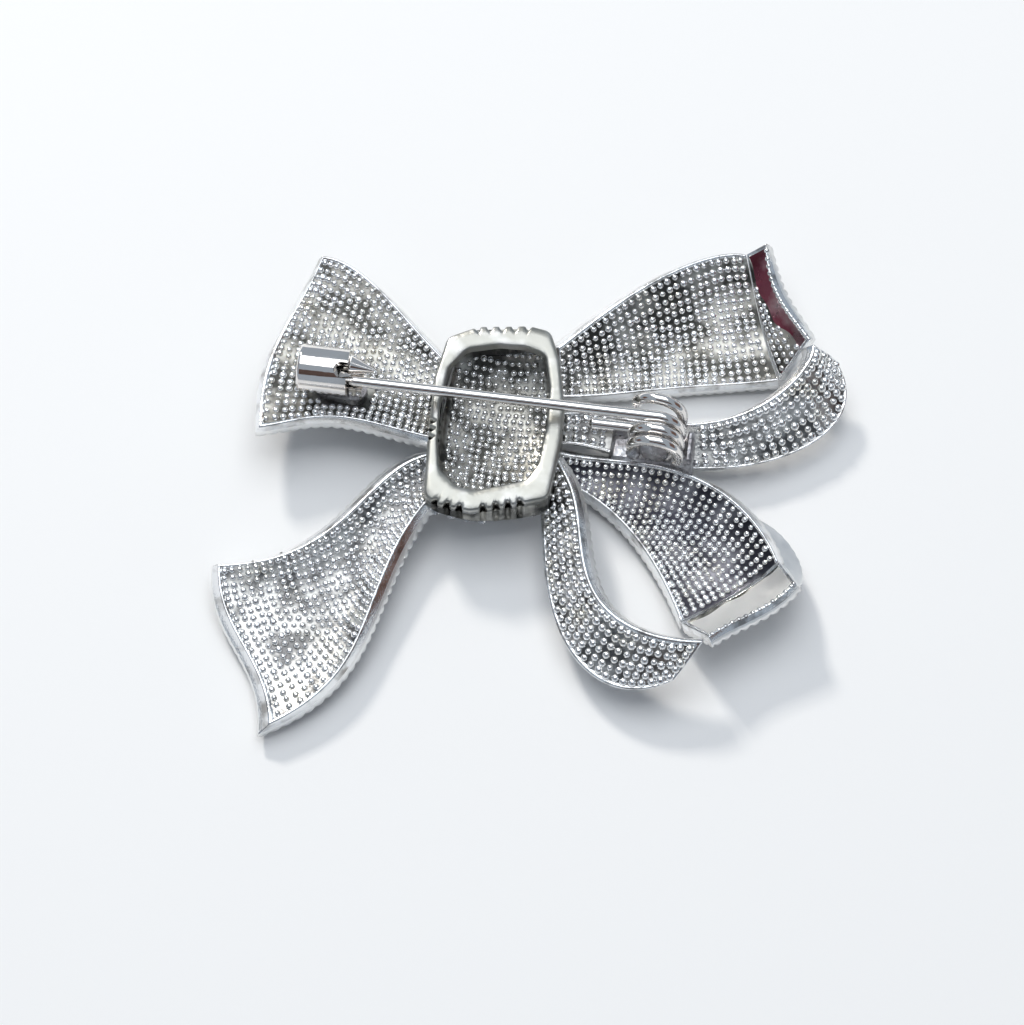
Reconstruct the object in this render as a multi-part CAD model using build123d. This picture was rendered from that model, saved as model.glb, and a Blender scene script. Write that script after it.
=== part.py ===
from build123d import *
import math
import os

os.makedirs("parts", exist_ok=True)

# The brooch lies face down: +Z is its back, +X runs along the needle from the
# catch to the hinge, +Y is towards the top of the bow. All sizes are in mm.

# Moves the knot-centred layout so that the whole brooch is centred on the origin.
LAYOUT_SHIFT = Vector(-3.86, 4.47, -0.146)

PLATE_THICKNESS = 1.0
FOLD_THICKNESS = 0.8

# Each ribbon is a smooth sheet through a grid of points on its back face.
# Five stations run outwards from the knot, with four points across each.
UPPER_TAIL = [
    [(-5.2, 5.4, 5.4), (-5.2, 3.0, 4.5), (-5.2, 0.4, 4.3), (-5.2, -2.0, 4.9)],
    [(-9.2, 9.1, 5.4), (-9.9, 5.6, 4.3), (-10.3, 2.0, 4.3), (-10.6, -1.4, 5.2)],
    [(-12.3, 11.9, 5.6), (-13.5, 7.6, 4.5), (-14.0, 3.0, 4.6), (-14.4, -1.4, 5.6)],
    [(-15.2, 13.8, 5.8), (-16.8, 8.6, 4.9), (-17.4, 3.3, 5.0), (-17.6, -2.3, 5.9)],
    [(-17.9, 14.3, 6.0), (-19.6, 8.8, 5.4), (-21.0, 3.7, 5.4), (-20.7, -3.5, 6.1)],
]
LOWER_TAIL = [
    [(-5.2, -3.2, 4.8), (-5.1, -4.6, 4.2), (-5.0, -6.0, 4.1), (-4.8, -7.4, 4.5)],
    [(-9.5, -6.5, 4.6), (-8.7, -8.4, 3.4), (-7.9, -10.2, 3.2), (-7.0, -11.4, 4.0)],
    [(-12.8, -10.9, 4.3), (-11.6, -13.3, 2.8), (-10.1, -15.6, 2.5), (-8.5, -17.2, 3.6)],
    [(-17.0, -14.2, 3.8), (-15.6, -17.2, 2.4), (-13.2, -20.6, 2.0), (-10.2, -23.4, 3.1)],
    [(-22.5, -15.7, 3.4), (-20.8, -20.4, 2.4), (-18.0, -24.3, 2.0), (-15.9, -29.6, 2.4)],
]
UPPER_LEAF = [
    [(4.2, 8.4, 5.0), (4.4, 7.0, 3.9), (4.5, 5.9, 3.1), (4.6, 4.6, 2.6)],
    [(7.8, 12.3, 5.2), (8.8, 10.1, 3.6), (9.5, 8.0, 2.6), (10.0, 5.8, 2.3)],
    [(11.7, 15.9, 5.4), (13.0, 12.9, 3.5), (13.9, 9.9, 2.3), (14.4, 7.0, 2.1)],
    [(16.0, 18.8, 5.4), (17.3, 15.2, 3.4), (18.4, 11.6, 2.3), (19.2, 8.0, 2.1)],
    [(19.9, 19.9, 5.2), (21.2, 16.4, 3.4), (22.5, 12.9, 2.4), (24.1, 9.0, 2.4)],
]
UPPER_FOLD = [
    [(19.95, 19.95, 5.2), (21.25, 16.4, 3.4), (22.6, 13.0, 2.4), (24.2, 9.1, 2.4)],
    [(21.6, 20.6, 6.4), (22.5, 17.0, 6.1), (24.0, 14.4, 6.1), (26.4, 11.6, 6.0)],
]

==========

Objective ::
For each line of the listing that holds the word "from", show that line.

Task solution ::
Reconstruct the object in this render as a multi-part CAD model using build123d. This picture was rendered from that model, saved as model.glb, and a Blender scene script. Write that script after it.
from build123d import *
# The brooch lies face down: +Z is its back, +X runs along the needle from the
# Five stations run outwards from the knot, with four points across each.